EXERCISE DETAILS >> Present the following data again exactly as it is shown.

• • •

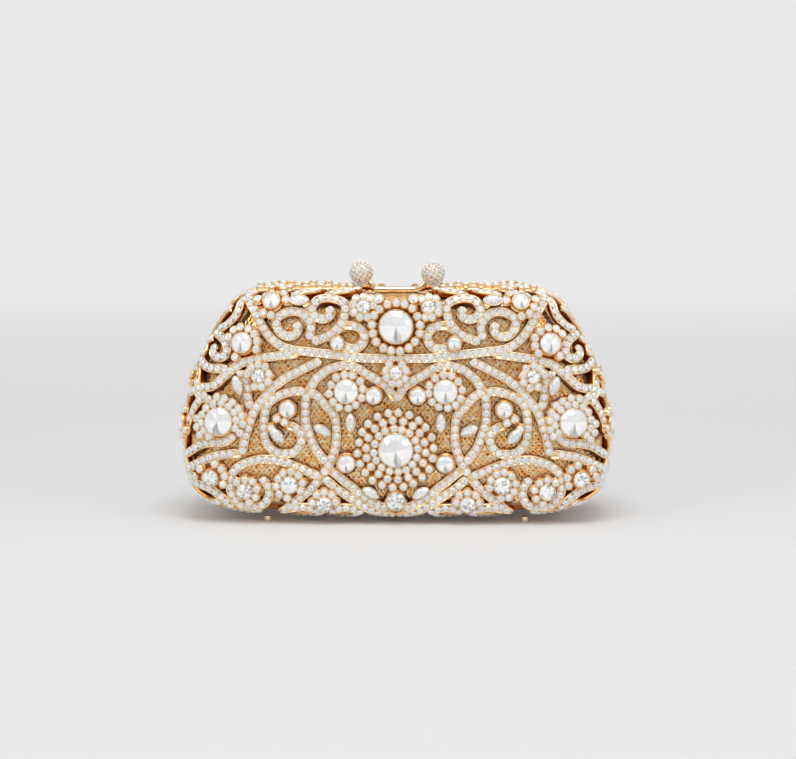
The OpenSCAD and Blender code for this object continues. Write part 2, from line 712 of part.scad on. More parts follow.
module rear_clasp_horn() {
    color("gold") rear() clasp_horn();
}

module front_clasp_ball() {
    color("lavender") front() clasp_ball();
}

module rear_clasp_ball() {
    color("lavender") rear() clasp_ball();
}

module front_hinge_leaf_left() {
    color("gold") front() hinge_leaf(-hinge_x, [1]);
}

module front_hinge_leaf_right() {
    color("gold") front() hinge_leaf(hinge_x, [1]);
}

module rear_hinge_leaf_left() {
    color("gold") rear() hinge_leaf(hinge_x, [0, 2]);
}

module rear_hinge_leaf_right() {
    color("gold") rear() hinge_leaf(-hinge_x, [0, 2]);
}

module front_feet() {
    color("gold") front() feet();
}

module rear_feet() {
    color("gold") rear() feet();
}

module hinge_pin_left() {
    color("gold") hinge_pin(-hinge_x);
}

module hinge_pin_right() {
    color("gold") hinge_pin(hinge_x);
}

front_cage();
front_settings();
front_mesh_tray();
front_lining();
front_frame();
front_centre_crystals();
front_large_crystals();
front_round_crystals();
front_rosette_crystals();
front_navette_crystals();
front_side_crystals();
front_clasp_horn();
front_clasp_ball();
front_hinge_leaf_left();
front_hinge_leaf_right();
front_feet();
rear_cage();
rear_settings();
rear_mesh_tray();
rear_lining();
rear_frame();
rear_centre_crystals();
rear_large_crystals();
rear_round_crystals();
rear_rosette_crystals();
rear_navette_crystals();
rear_side_crystals();
rear_clasp_horn();
rear_clasp_ball();
rear_hinge_leaf_left();
rear_hinge_leaf_right();
rear_feet();
hinge_pin_left();
hinge_pin_right();
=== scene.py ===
"""Openwork minaudiere: two gilt cages set with crystals over woven mesh, hinged at the foot.

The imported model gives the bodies, and keeps its frames, clasp horns, hinges and feet. Each other
piece is made for the front half, and a copy turned round the upright axis makes the rear half.
Sizes are in millimetres, and the meshes, the camera, the floor and the lamps are in metres.
"""
import math
import random

import bpy
import numpy as np
from mathutils import Matrix, Vector


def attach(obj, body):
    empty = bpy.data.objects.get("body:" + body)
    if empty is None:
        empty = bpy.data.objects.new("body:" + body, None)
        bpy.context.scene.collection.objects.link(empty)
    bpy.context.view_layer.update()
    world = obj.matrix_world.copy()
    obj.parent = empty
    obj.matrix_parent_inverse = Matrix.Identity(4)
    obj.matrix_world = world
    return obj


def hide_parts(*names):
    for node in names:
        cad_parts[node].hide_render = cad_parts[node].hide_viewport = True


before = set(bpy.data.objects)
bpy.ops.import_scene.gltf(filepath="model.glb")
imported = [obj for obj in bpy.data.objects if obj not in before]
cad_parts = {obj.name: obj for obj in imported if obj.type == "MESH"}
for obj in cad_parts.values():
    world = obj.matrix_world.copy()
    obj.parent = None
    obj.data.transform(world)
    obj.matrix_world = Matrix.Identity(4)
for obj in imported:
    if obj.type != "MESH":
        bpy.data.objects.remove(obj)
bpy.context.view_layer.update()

MM = 0.001      # one millimetre in metres
random.seed(7)
scene = bpy.context.scene
scene.view_settings.view_transform = "Standard"


# Camera.
# A long lens 1.2 m away looks down 8 degrees, from a shade to the right of the middle.
LENS, SENSOR, DISTANCE = 126.8, 36.0, 1.2
FROM_RIGHT, FROM_ABOVE = math.radians(1.2), math.radians(8)
LOOK_AT = Vector((0.0004, 0, 0.0581))

lens = bpy.data.cameras.new("camera")
lens.sensor_width, lens.lens = SENSOR, LENS
camera = bpy.data.objects.new("camera", lens)
away = Vector((math.sin(FROM_RIGHT) * math.cos(FROM_ABOVE),
               -math.cos(FROM_RIGHT) * math.cos(FROM_ABOVE), math.sin(FROM_ABOVE)))
camera.location = LOOK_AT + away * DISTANCE
camera.rotation_euler = (-away).to_track_quat("-Z", "Y").to_euler()
scene.collection.objects.link(camera)
scene.camera = camera


# Floor and backdrop.
# One matt pale sheet lies flat under the case and curves up far behind it. It keeps the case's
# shadow in front, and shows its own plain colour further back. Near the case its colour is painted
# paler, a painted pool of light, and a small share of plain, unlit colour lightens the shadow
# there.
SHEET_HALF_W, SHEET_FRONT, SHEET_BACK, SHEET_CURVE_R, SHEET_TOP = 7.0, -7.0, 2.5, 1.0, 5.0
# Paper colour by distance from the middle: paler near the case, a painted pool of light.
PAINTED_LIGHT_NEAR_CASE, FAR_OFF = (0.08, "F1F1F1"), (0.3, "EAEAEA")      # metres from the middle, colour
PLAIN_FROM, PLAIN_TO, PLAIN_UNDER_CASE = 0.1, 0.9, 0.04     # metres behind, share of plain colour


def srgb(code):
    """Linear colour of an sRGB hex code."""
    shares = [int(code[i:i + 2], 16) / 255 for i in (0, 2, 4)]
    return [c / 12.92 if c <= 0.04045 else ((c + 0.055) / 1.055) ** 2.4 for c in shares] + [1]


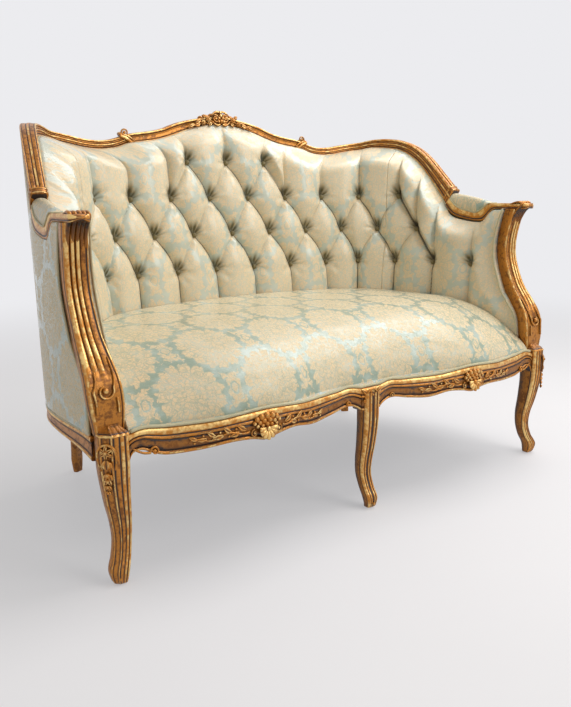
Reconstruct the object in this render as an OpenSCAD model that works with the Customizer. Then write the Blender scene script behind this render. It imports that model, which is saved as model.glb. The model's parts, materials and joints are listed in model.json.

• • •

RESULT BELOW >>
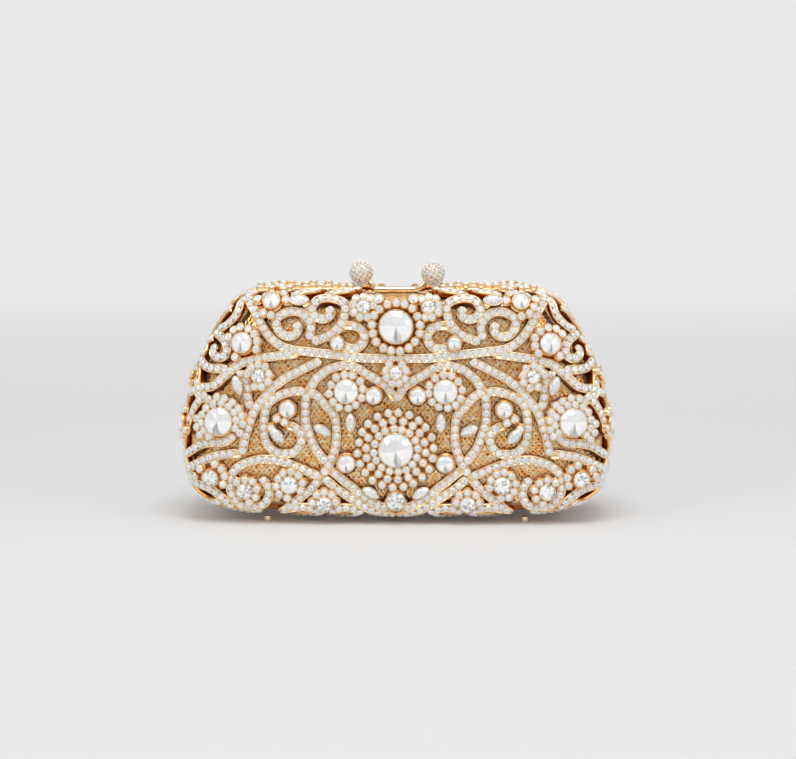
The OpenSCAD and Blender code for this object continues. Write part 2, from line 712 of part.scad on. More parts follow.
module rear_clasp_horn() {
    color("gold") rear() clasp_horn();
}

module front_clasp_ball() {
    color("lavender") front() clasp_ball();
}

module rear_clasp_ball() {
    color("lavender") rear() clasp_ball();
}

module front_hinge_leaf_left() {
    color("gold") front() hinge_leaf(-hinge_x, [1]);
}

module front_hinge_leaf_right() {
    color("gold") front() hinge_leaf(hinge_x, [1]);
}

module rear_hinge_leaf_left() {
    color("gold") rear() hinge_leaf(hinge_x, [0, 2]);
}

module rear_hinge_leaf_right() {
    color("gold") rear() hinge_leaf(-hinge_x, [0, 2]);
}

module front_feet() {
    color("gold") front() feet();
}

module rear_feet() {
    color("gold") rear() feet();
}

module hinge_pin_left() {
    color("gold") hinge_pin(-hinge_x);
}

module hinge_pin_right() {
    color("gold") hinge_pin(hinge_x);
}

front_cage();
front_settings();
front_mesh_tray();
front_lining();
front_frame();
front_centre_crystals();
front_large_crystals();
front_round_crystals();
front_rosette_crystals();
front_navette_crystals();
front_side_crystals();
front_clasp_horn();
front_clasp_ball();
front_hinge_leaf_left();
front_hinge_leaf_right();
front_feet();
rear_cage();
rear_settings();
rear_mesh_tray();
rear_lining();
rear_frame();
rear_centre_crystals();
rear_large_crystals();
rear_round_crystals();
rear_rosette_crystals();
rear_navette_crystals();
rear_side_crystals();
rear_clasp_horn();
rear_clasp_ball();
rear_hinge_leaf_left();
rear_hinge_leaf_right();
rear_feet();
hinge_pin_left();
hinge_pin_right();
=== scene.py ===
"""Openwork minaudiere: two gilt cages set with crystals over woven mesh, hinged at the foot.

The imported model gives the bodies, and keeps its frames, clasp horns, hinges and feet. Each other
piece is made for the front half, and a copy turned round the upright axis makes the rear half.
Sizes are in millimetres, and the meshes, the camera, the floor and the lamps are in metres.
"""
import math
import random

import bpy
import numpy as np
from mathutils import Matrix, Vector


def attach(obj, body):
    empty = bpy.data.objects.get("body:" + body)
    if empty is None:
        empty = bpy.data.objects.new("body:" + body, None)
        bpy.context.scene.collection.objects.link(empty)
    bpy.context.view_layer.update()
    world = obj.matrix_world.copy()
    obj.parent = empty
    obj.matrix_parent_inverse = Matrix.Identity(4)
    obj.matrix_world = world
    return obj


def hide_parts(*names):
    for node in names:
        cad_parts[node].hide_render = cad_parts[node].hide_viewport = True


before = set(bpy.data.objects)
bpy.ops.import_scene.gltf(filepath="model.glb")
imported = [obj for obj in bpy.data.objects if obj not in before]
cad_parts = {obj.name: obj for obj in imported if obj.type == "MESH"}
for obj in cad_parts.values():
    world = obj.matrix_world.copy()
    obj.parent = None
    obj.data.transform(world)
    obj.matrix_world = Matrix.Identity(4)
for obj in imported:
    if obj.type != "MESH":
        bpy.data.objects.remove(obj)
bpy.context.view_layer.update()

MM = 0.001      # one millimetre in metres
random.seed(7)
scene = bpy.context.scene
scene.view_settings.view_transform = "Standard"


# Camera.
# A long lens 1.2 m away looks down 8 degrees, from a shade to the right of the middle.
LENS, SENSOR, DISTANCE = 126.8, 36.0, 1.2
FROM_RIGHT, FROM_ABOVE = math.radians(1.2), math.radians(8)
LOOK_AT = Vector((0.0004, 0, 0.0581))

lens = bpy.data.cameras.new("camera")
lens.sensor_width, lens.lens = SENSOR, LENS
camera = bpy.data.objects.new("camera", lens)
away = Vector((math.sin(FROM_RIGHT) * math.cos(FROM_ABOVE),
               -math.cos(FROM_RIGHT) * math.cos(FROM_ABOVE), math.sin(FROM_ABOVE)))
camera.location = LOOK_AT + away * DISTANCE
camera.rotation_euler = (-away).to_track_quat("-Z", "Y").to_euler()
scene.collection.objects.link(camera)
scene.camera = camera


# Floor and backdrop.
# One matt pale sheet lies flat under the case and curves up far behind it. It keeps the case's
# shadow in front, and shows its own plain colour further back. Near the case its colour is painted
# paler, a painted pool of light, and a small share of plain, unlit colour lightens the shadow
# there.
SHEET_HALF_W, SHEET_FRONT, SHEET_BACK, SHEET_CURVE_R, SHEET_TOP = 7.0, -7.0, 2.5, 1.0, 5.0
# Paper colour by distance from the middle: paler near the case, a painted pool of light.
PAINTED_LIGHT_NEAR_CASE, FAR_OFF = (0.08, "F1F1F1"), (0.3, "EAEAEA")      # metres from the middle, colour
PLAIN_FROM, PLAIN_TO, PLAIN_UNDER_CASE = 0.1, 0.9, 0.04     # metres behind, share of plain colour


def srgb(code):
    """Linear colour of an sRGB hex code."""
    shares = [int(code[i:i + 2], 16) / 255 for i in (0, 2, 4)]
    return [c / 12.92 if c <= 0.04045 else ((c + 0.055) / 1.055) ** 2.4 for c in shares] + [1]


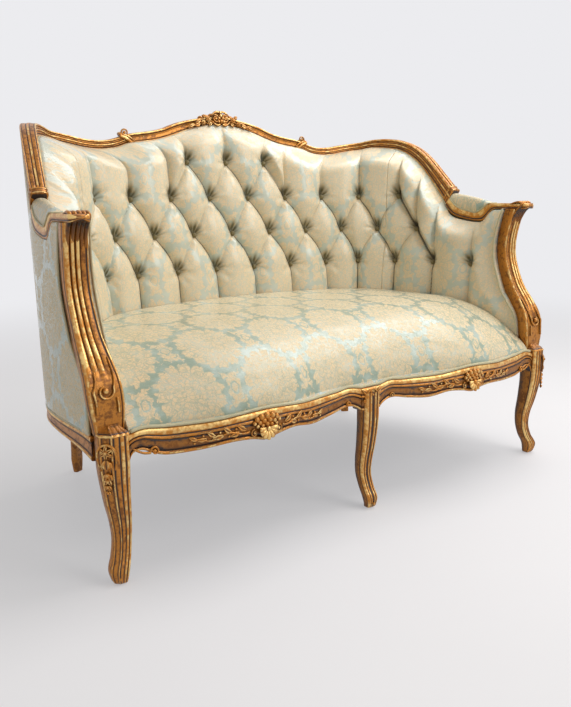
Reconstruct the object in this render as an OpenSCAD model that works with the Customizer. Then write the Blender scene script behind this render. It imports that model, which is saved as model.glb. The model's parts, materials and joints are listed in model.json.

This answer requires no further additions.